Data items
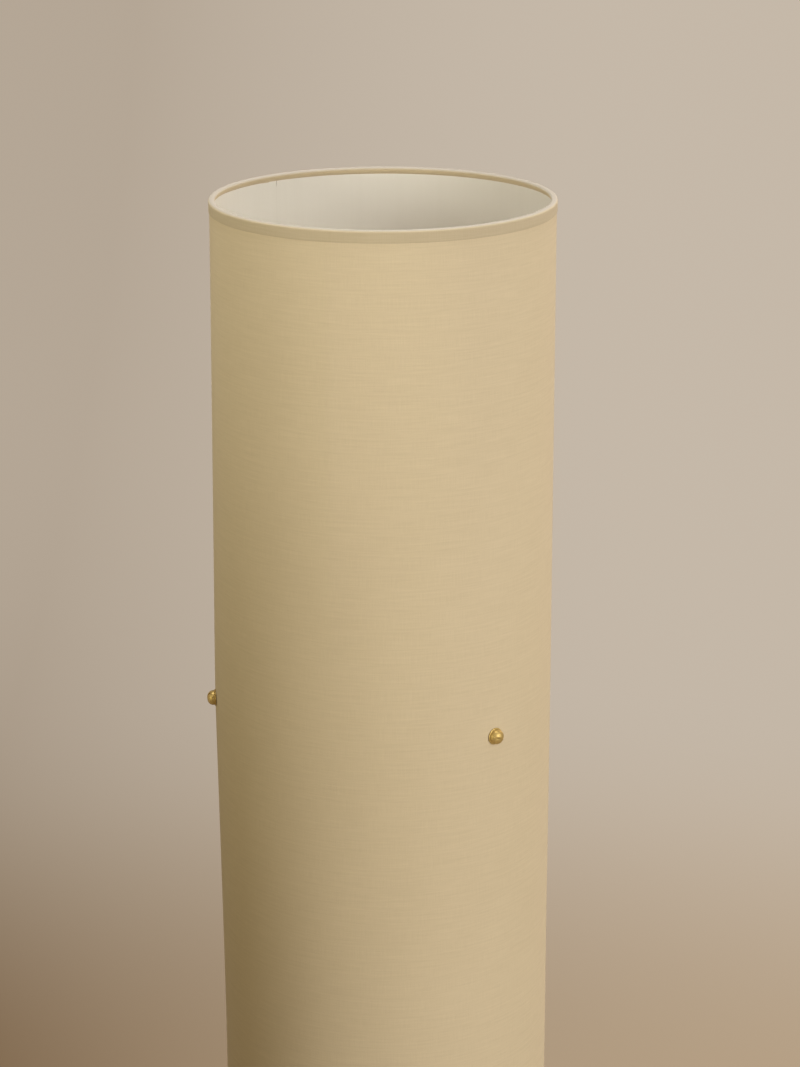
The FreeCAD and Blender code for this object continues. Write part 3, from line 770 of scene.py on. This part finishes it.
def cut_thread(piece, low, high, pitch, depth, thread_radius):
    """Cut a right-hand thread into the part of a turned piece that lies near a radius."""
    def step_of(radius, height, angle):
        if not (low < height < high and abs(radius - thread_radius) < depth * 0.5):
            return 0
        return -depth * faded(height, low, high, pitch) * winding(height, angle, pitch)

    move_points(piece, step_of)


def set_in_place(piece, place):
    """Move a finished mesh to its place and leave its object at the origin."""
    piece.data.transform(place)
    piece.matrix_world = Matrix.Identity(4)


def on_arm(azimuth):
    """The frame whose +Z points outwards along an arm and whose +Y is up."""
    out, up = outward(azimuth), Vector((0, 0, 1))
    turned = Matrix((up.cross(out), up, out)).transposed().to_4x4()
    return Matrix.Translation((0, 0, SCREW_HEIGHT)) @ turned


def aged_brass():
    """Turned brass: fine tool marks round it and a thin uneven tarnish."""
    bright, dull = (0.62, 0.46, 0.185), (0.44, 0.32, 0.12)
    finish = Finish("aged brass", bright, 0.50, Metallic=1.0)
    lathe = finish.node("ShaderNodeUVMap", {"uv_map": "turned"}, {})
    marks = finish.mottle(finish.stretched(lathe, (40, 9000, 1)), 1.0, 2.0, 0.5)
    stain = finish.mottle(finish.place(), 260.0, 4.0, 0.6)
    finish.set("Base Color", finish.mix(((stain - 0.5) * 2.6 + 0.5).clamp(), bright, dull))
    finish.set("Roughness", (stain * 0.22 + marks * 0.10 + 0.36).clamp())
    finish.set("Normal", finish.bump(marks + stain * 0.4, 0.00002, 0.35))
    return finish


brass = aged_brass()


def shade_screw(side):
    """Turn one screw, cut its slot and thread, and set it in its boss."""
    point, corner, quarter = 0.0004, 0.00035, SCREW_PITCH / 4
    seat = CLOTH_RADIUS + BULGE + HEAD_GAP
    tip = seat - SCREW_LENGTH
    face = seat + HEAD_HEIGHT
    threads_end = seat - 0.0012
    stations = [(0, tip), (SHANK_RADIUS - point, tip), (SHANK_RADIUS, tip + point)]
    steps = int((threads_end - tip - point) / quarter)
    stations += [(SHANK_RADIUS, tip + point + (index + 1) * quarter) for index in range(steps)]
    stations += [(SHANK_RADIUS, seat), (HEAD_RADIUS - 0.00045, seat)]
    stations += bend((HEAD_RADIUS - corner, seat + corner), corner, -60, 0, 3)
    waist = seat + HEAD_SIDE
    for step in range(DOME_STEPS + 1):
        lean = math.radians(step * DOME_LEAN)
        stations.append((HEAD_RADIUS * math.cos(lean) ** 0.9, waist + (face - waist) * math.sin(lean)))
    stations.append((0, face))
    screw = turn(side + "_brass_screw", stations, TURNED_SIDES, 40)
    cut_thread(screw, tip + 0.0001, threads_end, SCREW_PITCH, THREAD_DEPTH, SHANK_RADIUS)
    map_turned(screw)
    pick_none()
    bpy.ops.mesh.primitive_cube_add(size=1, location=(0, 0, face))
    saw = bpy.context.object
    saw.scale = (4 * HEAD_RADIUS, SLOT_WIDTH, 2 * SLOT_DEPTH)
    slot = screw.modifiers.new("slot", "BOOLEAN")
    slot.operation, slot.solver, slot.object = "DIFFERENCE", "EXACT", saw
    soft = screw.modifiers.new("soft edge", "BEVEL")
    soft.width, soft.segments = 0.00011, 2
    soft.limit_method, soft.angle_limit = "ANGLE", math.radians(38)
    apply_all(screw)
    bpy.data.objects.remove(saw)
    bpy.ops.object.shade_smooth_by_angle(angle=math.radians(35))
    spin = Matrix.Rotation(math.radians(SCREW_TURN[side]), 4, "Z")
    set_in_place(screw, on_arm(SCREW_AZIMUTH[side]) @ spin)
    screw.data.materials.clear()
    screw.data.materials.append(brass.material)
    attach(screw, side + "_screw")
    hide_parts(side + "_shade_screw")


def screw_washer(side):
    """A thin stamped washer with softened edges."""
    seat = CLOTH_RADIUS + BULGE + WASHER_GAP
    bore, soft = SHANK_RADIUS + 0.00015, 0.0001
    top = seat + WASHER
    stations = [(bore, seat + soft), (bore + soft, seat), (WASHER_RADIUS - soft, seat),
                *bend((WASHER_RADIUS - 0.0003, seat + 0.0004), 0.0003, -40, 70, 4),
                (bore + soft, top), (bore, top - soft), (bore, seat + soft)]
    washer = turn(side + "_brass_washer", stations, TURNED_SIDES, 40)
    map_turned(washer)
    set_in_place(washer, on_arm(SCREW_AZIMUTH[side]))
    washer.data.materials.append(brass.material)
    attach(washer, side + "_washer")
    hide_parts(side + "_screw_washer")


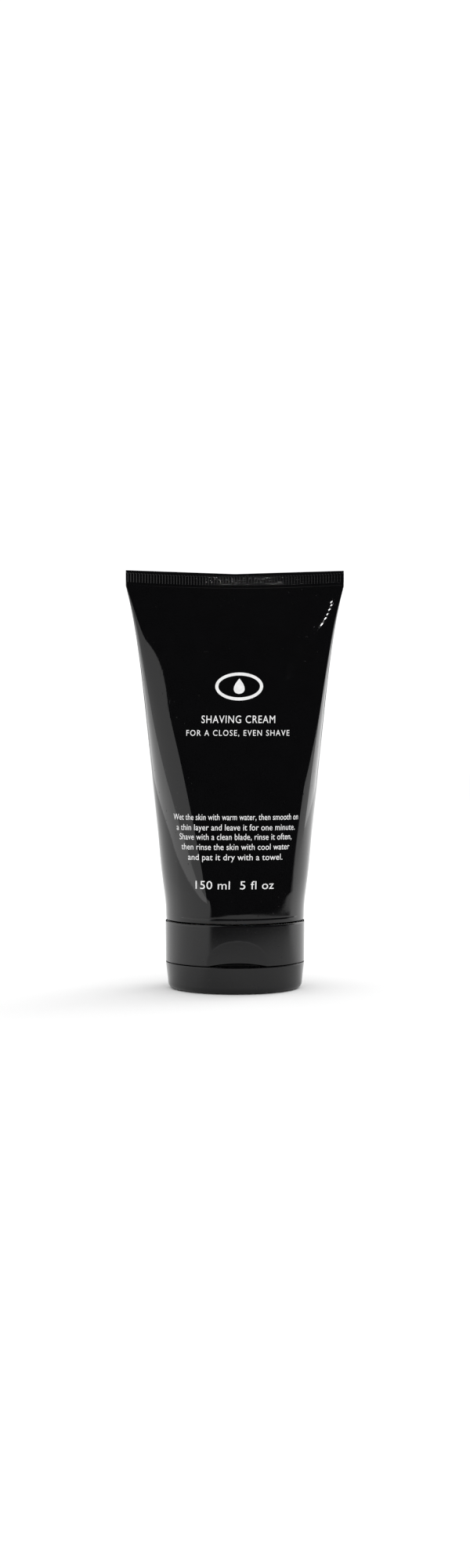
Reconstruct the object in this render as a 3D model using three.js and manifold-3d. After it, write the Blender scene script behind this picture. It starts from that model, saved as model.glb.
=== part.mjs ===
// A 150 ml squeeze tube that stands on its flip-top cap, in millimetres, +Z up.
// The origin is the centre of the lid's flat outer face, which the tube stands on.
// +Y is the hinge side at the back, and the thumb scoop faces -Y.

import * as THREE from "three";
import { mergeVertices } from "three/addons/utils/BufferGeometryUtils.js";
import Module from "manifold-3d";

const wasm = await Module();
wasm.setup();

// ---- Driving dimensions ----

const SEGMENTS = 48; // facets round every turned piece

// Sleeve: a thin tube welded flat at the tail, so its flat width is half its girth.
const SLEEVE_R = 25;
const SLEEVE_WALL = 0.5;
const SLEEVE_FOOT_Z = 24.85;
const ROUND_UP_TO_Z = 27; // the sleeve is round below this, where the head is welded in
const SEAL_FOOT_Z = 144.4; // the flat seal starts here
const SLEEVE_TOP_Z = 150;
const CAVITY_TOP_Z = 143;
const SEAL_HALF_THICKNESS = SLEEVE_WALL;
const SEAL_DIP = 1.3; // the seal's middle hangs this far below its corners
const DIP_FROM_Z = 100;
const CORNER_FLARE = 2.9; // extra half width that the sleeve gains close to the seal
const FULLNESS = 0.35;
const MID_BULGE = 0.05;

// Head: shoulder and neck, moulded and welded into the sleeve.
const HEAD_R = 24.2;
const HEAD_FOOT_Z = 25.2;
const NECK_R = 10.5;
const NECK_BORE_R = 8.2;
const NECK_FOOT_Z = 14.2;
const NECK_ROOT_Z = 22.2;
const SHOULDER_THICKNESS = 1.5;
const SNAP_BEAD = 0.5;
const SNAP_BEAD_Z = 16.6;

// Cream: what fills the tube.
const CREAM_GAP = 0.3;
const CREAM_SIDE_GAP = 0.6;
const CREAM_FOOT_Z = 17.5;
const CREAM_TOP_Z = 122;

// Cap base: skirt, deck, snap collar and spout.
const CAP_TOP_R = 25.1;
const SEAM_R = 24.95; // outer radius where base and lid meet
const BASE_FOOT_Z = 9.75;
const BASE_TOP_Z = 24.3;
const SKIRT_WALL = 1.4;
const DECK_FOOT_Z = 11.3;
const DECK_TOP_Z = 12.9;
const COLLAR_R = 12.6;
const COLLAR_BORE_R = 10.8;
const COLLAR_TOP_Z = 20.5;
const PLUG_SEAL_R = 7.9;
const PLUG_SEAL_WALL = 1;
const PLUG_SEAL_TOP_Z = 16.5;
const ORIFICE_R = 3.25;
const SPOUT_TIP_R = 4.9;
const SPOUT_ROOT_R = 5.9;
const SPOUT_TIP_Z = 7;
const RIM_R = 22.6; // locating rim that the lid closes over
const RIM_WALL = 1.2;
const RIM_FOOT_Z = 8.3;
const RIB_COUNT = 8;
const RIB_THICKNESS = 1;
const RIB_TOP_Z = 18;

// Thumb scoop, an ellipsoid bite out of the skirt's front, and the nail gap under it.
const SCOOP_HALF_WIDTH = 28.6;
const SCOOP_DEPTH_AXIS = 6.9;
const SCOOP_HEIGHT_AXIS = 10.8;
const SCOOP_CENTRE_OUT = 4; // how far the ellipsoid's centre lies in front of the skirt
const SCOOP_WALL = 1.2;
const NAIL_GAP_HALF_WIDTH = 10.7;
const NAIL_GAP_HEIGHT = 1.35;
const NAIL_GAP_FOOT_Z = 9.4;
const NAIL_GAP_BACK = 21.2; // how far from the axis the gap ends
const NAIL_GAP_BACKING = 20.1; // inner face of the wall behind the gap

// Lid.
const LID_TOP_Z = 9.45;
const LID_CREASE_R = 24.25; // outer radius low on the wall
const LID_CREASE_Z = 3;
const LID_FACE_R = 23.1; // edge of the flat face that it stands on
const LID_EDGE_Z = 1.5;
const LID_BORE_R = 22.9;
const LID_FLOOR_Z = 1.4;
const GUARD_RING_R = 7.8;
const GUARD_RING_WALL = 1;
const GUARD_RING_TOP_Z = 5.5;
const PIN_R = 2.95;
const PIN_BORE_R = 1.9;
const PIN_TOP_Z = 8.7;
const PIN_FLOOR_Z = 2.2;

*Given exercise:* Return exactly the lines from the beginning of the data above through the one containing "brass = aged_brass()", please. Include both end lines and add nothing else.

*Finished exercise:*
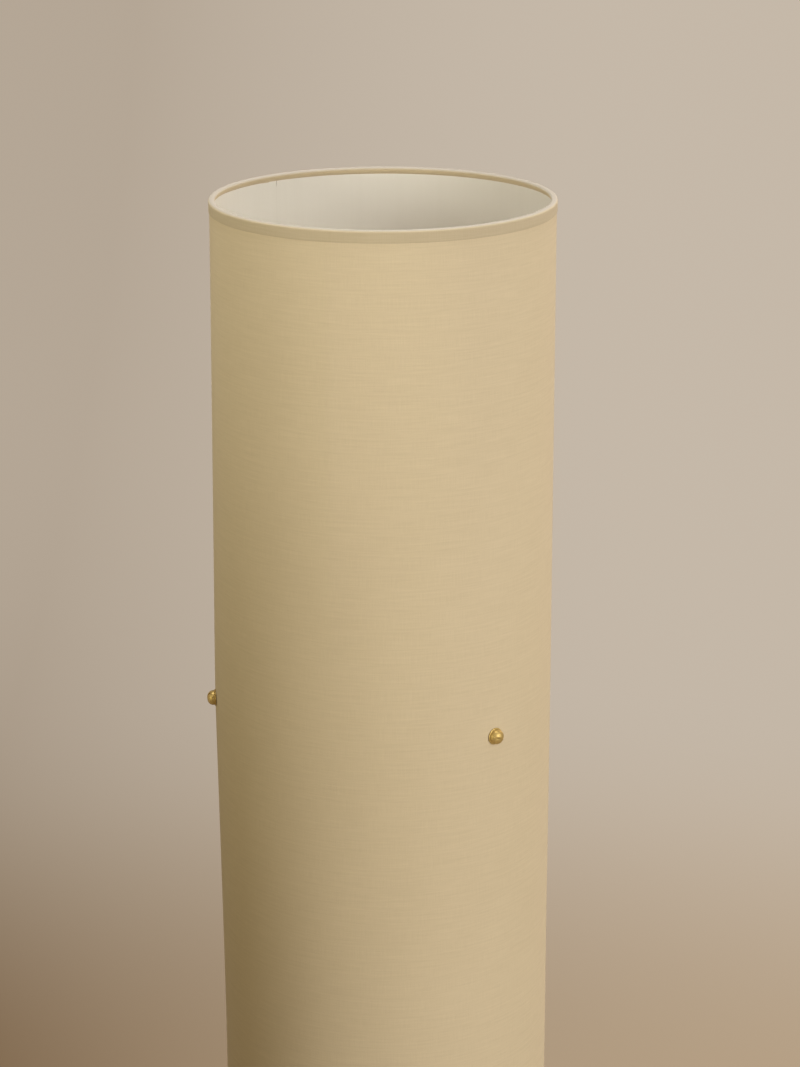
The FreeCAD and Blender code for this object continues. Write part 3, from line 770 of scene.py on. This part finishes it.
def cut_thread(piece, low, high, pitch, depth, thread_radius):
    """Cut a right-hand thread into the part of a turned piece that lies near a radius."""
    def step_of(radius, height, angle):
        if not (low < height < high and abs(radius - thread_radius) < depth * 0.5):
            return 0
        return -depth * faded(height, low, high, pitch) * winding(height, angle, pitch)

    move_points(piece, step_of)


def set_in_place(piece, place):
    """Move a finished mesh to its place and leave its object at the origin."""
    piece.data.transform(place)
    piece.matrix_world = Matrix.Identity(4)


def on_arm(azimuth):
    """The frame whose +Z points outwards along an arm and whose +Y is up."""
    out, up = outward(azimuth), Vector((0, 0, 1))
    turned = Matrix((up.cross(out), up, out)).transposed().to_4x4()
    return Matrix.Translation((0, 0, SCREW_HEIGHT)) @ turned


def aged_brass():
    """Turned brass: fine tool marks round it and a thin uneven tarnish."""
    bright, dull = (0.62, 0.46, 0.185), (0.44, 0.32, 0.12)
    finish = Finish("aged brass", bright, 0.50, Metallic=1.0)
    lathe = finish.node("ShaderNodeUVMap", {"uv_map": "turned"}, {})
    marks = finish.mottle(finish.stretched(lathe, (40, 9000, 1)), 1.0, 2.0, 0.5)
    stain = finish.mottle(finish.place(), 260.0, 4.0, 0.6)
    finish.set("Base Color", finish.mix(((stain - 0.5) * 2.6 + 0.5).clamp(), bright, dull))
    finish.set("Roughness", (stain * 0.22 + marks * 0.10 + 0.36).clamp())
    finish.set("Normal", finish.bump(marks + stain * 0.4, 0.00002, 0.35))
    return finish


brass = aged_brass()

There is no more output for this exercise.